The decline of General Electric (NYSE:GE)'s stock in 2018 is largely due to an ailing power segment. And unfortunately, the problems at GE Power can't be looked at in isolation; you can't just ignore problems there and focus on the positive earnings trends in the aviation and healthcare segments.
There is a bullish case for GE, but it's not realistic to make it without a rational assessment of the near-term risks in the stock. Let's take a look at what those might be, based on the disclosures in GE's latest quarterly filing with the Securities and Exchange Commission (SEC).
What management said about Power
SEC filings aren't riveting reads, but they are a treasure trove of information for investors. No point will be more pertinent than this quote, from management's commentary on GE Power end markets: "[M]arket factors such as increasing energy efficiency and renewable energy penetration continue to impact our view of long-term demand. These conditions have resulted in downward revisions of our forecasts on current and future projected earnings and cash flows at these businesses."
Is it really such a big deal that GE will miss its guidance at Power, and is reducing its projected earnings and cash flow expectations? Surely that's all factored in the price of the stock already?
Unfortunately, it's not quite as easy as that.
The SEC and Department of Justice are watching
The first and most pressing issue is what the commentary implies for the ongoing SEC investigation into GE's accounting. The SEC is understood to be looking at Long Term Service Agreements (LTSAs) in GE Power.
LTSAs provide gas-turbine clients with the security that their equipment will work reliably over time -- minimizing equipment downtime is critical to a power generator. Meanwhile, original equipment manufacturers like GE get the benefit of a sure stream of highly profitable aftermarket parts and services revenue.
LTSAs are a large part of GE's business model -- sell low- or even negative-margin equipment (aircraft engines and power turbines), then generate long-term revenue from service agreements.
Here's the question: Does GE's admission that it's now downwardly revising its assumptions for earnings and cash flow from LTSAs mean that it was too optimistic about the revenue and earnings booked from GE Power in the past? If so, it's likely that GE will need to pay fines to, and make legal settlements with, both the SEC and the Department of Justice (DOJ). This could require billions in cash.
Underlying cash flow
The biggest reason for GE's decline in 2018 is erosion in its earnings and cash flow outlook. For example, CFO Jamie Miller started the year forecasting full-year free cash flow (FCF) generation of $6 billion to $7 billion, only to lower it to $6 billion on the second-quarter earnings call, and then declare FCF would fall significantly fall short of the target during the horrible third-quarter earnings presentation.
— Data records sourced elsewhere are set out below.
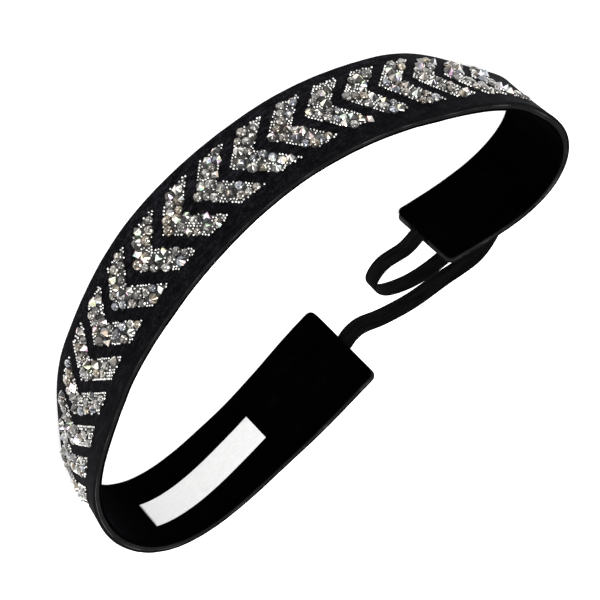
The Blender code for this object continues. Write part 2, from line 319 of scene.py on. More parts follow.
def add_rings(parts, s, w, depth, slot=0, strip_w=None):
    """Adds a tube laid on the band, from arrays with a row for each ring; strip_w is the material's own w."""
    strip = np.stack([s, w if strip_w is None else strip_w, depth], axis=-1) / MM
    parts.add(band_points(s, w, depth), strip, ring_faces(*s.shape), slot)


def add_strip(parts, places, section, seed, fray, slot=0, wave=0.0):
    """A closed strip along the band; wave is how far its surface undulates, fray how far its edges wander."""
    section_w, section_depth = section
    s = np.repeat(places[:, None], len(section_w), axis=1)
    middle = (section_w.min() + section_w.max()) / 2
    half = (section_w.max() - section_w.min()) / 2
    wander = edge_wander(places, seed, fray)
    share = (section_w - middle) / half
    inset = corner_inset(places)[:, None] + np.where(share < 0, wander[:, :1], wander[:, 1:])
    w = middle + share * (half - inset)
    depth = section_depth + 0 * s
    if wave:
        depth = depth + wave * ripple(s, w, seed, WAVE_SIZE)
    add_rings(parts, s, w, depth, slot)


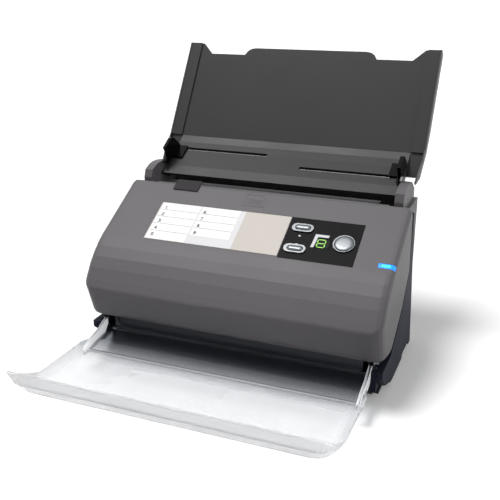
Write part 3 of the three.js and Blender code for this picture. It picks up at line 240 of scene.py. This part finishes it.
plastics = {
    # name: colour, colour spread, roughness low and high, grain scale and strength, specular level
    "coverGrey": ((0.128, 0.121, 0.128), 0.03, 0.40, 0.52, 2600, 0.10, 0.22),
    "casingGrey": ((0.124, 0.118, 0.124), 0.03, 0.42, 0.54, 2600, 0.10, 0.22),
    "navySide": ((0.014, 0.017, 0.028), 0.05, 0.46, 0.58, 2200, 0.14, 0.05),
    "baseNavy": ((0.022, 0.025, 0.036), 0.05, 0.36, 0.50, 2200, 0.12, 0.3),
    "pathBlack": ((0.010, 0.010, 0.012), 0.06, 0.30, 0.45, 2000, 0.06, 0.3),
    "guideBlack": ((0.003, 0.003, 0.004), 0.04, 0.12, 0.22, 900, 0.03, 0.1),
    "chuteGrey": ((0.060, 0.056, 0.060), 0.04, 0.38, 0.50, 2400, 0.12, 0.25),
    "panelCharcoal": ((0.006, 0.0055, 0.0065), 0.04, 0.30, 0.40, 2600, 0.03, 0.05),
    "catchCharcoal": ((0.034, 0.031, 0.034), 0.04, 0.46, 0.56, 2600, 0.12, 0.08),
    # white of the printed signs, also used for a painted highlight on the display recess's edges
    "whiteSignsAndEdgeHighlight": ((0.66, 0.66, 0.68), 0.02, 0.35, 0.45, 2600, 0.04, 0.3),
    "gearAcetal": ((0.62, 0.60, 0.53), 0.03, 0.35, 0.45, 1800, 0.04, 0.5),
    "boardGreen": ((0.010, 0.075, 0.026), 0.08, 0.30, 0.42, 1500, 0.08, 0.5),
    "tyreRubber": ((0.018, 0.018, 0.019), 0.08, 0.72, 0.86, 1600, 0.25, 0.3),
    "darkGlass": ((0.006, 0.009, 0.008), 0.05, 0.10, 0.18, 600, 0.01, 0.2),
}
for name, (color, spread, low, high, scale, strength, specular) in plastics.items():
    tree, shader, output = newMaterial(name)
    shader.inputs["Specular IOR Level"].default_value = specular
    tinted(tree, shader, color, spread)
    patchyGloss(tree, shader, low, high)
    grained(tree, shader, scale, strength)

metals = {
    # name: colour, roughness low and high
    "zincSteel": ((0.50, 0.51, 0.53), 0.28, 0.42),
    "rollerSteel": ((0.46, 0.47, 0.48), 0.18, 0.30),
    "silverPaint": ((0.15, 0.155, 0.16), 0.28, 0.36),
    "silverCap": ((0.155, 0.163, 0.172), 0.32, 0.40),
}
brushed = {"spread": 0.06, "tintScale": 40, "stretch": (1, 8, 8), "glossScale": 120,
           "grainScale": 900, "grainStrength": 0.08}
for name, (color, low, high) in metals.items():
    tree, shader, output = newMaterial(name)
    shader.inputs["Metallic"].default_value = 1.0
    tinted(tree, shader, color, brushed["spread"], brushed["tintScale"], brushed["stretch"])
    patchyGloss(tree, shader, low, high, brushed["glossScale"])
    grained(tree, shader, brushed["grainScale"], brushed["grainStrength"])

# the chute's inner face is darkened with painted shade, a painted shade line runs along its groove,
# and the flanges outside its wings keep the moulding's paler grey
chuteShade = {
    "inner": (0.030, 0.028, 0.030), "cloudScale": 9, "cloudDetail": 3, "cloudRange": (0.8, 1.25),
    "groove": (0.008, 0.008, 0.009), "grooveFrom": 0.1389, "grooveTo": 0.1395,  # m from the middle
}
tree = looks["chuteGrey"].node_tree
shader = tree.nodes["Principled BSDF"]
flangeColor = shader.inputs["Base Color"].links[0].from_socket
across = reckoned(tree, "ABSOLUTE", placeAlong(tree, "X"))
pastInnerShade = reckoned(tree, "GREATER_THAN", across, chuteShade["grooveFrom"])
pastGrooveShade = reckoned(tree, "GREATER_THAN", across, chuteShade["grooveTo"])
clouds = ranged(tree, cloudy(tree, chuteShade["cloudScale"], chuteShade["cloudDetail"]),
                *chuteShade["cloudRange"])
# painted shade: the inner face is darker than the flanges of the same moulding, with random clouds
# in it
innerColor = colorMix(tree, 1, opaque(chuteShade["inner"]), clouds, "MULTIPLY")
# painted shade: a thin dark line along the groove between the inner face and the flange
withGrooveShade = colorMix(tree, pastInnerShade, innerColor, opaque(chuteShade["groove"]))
chuteColorWithShade = colorMix(tree, pastGrooveShade, withGrooveShade, flangeColor)
tree.links.new(chuteColorWithShade, shader.inputs["Base Color"])

inks = {
    "labelWhite": (0.93, 0.93, 0.93), "labelBeige": (0.57, 0.525, 0.48),
    "labelPale": (0.72, 0.71, 0.73), "labelInk": (0.008, 0.008, 0.01),
    "labelRule": (0.34, 0.33, 0.35),
}
printed = {"spread": 0.012, "tintScale": 60, "rough": (0.45, 0.55), "grain": (1500, 0.04)}
for name, color in inks.items():
    tree, shader, output = newMaterial(name)
    tinted(tree, shader, color, printed["spread"], printed["tintScale"])
    patchyGloss(tree, shader, *printed["rough"])
    grained(tree, shader, *printed["grain"])

glowing = {
    # name: colour, strength
    "digitGreen": ((0.24, 0.58, 0.06), 0.62), "lampBlue": ((0.0, 0.22, 1.0), 1.0),
    "lampCore": ((0.02, 0.62, 1.0), 1.0),
}
glowFinish = {"spread": 0.08, "tintScale": 80, "rough": 0.25}
for name, (color, strength) in glowing.items():
    tree, shader, output = newMaterial(name)
    tinted(tree, shader, color, glowFinish["spread"], glowFinish["tintScale"])
    shader.inputs["Emission Color"].default_value = opaque(color)
    shader.inputs["Emission Strength"].default_value = strength
    shader.inputs["Roughness"].default_value = glowFinish["rough"]

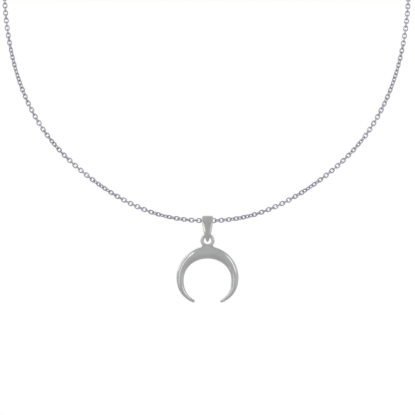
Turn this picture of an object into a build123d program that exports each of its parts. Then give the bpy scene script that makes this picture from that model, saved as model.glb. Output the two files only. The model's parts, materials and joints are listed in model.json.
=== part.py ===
from build123d import *
import math
import os

# Crescent moon pendant on a trace chain, in millimetres.
# The loop of chain lies in the XZ plane with +Z up. The origin is at its top, where it rests on the nape.
# The photograph looks along +Y. All of it is silver.

# Loop of chain, measured to its centre line
loop_half_width = 62.0
loop_half_height = 68.3
chain_width = 1.62

# Moon
moon_outer_radius = 9.5
moon_width = 3.8
moon_depth = 2.3
moon_tip_angle = 152.0
moon_tip_diameter = 0.86

# Ring soldered on the moon
ring_outer_diameter = 4.35
ring_wire = 1.06
ring_sink = 0.4
solder_root_width = 3.9
solder_top_width = 2.8
solder_depth = 1.35
solder_root = 0.5
solder_rise = 0.3

# Bail
bail_width = 3.46
bail_wall = 0.62
bail_lower_wall = 0.42
bail_slot_length = 5.95
bail_tip_radius = 0.3
bail_corner = 0.55
bevel_start = 0.63
bevel_width = 0.91
bevel_depth = 0.4

# Clasp at the nape
clasp_length = 6.2
clasp_diameter = 2.4
clasp_rounding = 0.7
eye_diameter = 2.0
eye_wire = 0.55
eye_sink = 0.3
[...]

If GE has been making overly positive assumptions regarding earnings and cash flow from LTSAs, then analysts and investors must reduce their future expectations for GE's overall FCF.
Where's the debt-reduction plan?
It's no secret that GE's bonds have been falling recently. The market has concerns about the company's debt load, which will impair its ability to refinance maturing debt (and increase debt further, as lenders raise its rates).
The statement in the SEC filing matters, because the bond market and credit-rating agencies care a lot about net-debt-to-earnings ratios when they assess the creditworthiness of a corporate bond.
At the end of June, former CEO John Flannery and Miller outlined a plan to spin off the healthcare business, and liquidate GE's holdings in Baker Hughes, a GE Company (NYSE:BKR). These actions would shore up GE's balance sheet and reduce its ratio of net debt to EBITDA (earnings before interest, taxes, depreciation, and amortization) from 3.5 in 2018 to 2.5 in 2020 -- in line with what credit-rating agencies typically expect for investment-grade debt.
As discussed at the time, Miller claimed that a "significant improvement at Power" was expected, and that was surely part of the assumptions for EBITDA in 2020.
All told, the problems in Power are calling the debt-reduction plan into question. Meanwhile, Miller appeared to back off the plan on the third-quarter earnings call -- claiming "substantial progress through 2020," rather than affirming the target would be hit.
Miller's commentary probably didn't impress the bond market because the debt reduction plan is a key part of how debt holders assess GE's creditworthiness.
What does it all mean for GE investors?
There's uncertainty over SEC and DOJ investigations, uncertainty over future FCF generation, and uncertainty over the debt-reduction plans. It's not hard to see the keyword here...and markets don't like that word.
However, it's not all doom and gloom. The cash calls from legal settlements, if applicable, are likely to be non-recurring events from a company that is generating long-term cash flow.
On cash flow generation and debt-reduction plans, it's clear that the market is waiting for guidance from new CEO Larry Culp, and he's said he's not going to give that until he can do it with "conviction and confidence." But he will surely give guidance in the near future, eliminating some of the uncertainty around these issues.
Given that GE's current market cap is around $68 billion, cash flow of around $4 billion for 2018 would provide a company valuation of just 17 times current FCF. That, and guidance for improvement, would make the stock look like a good value. Just don't buy it without understanding the near-term risks.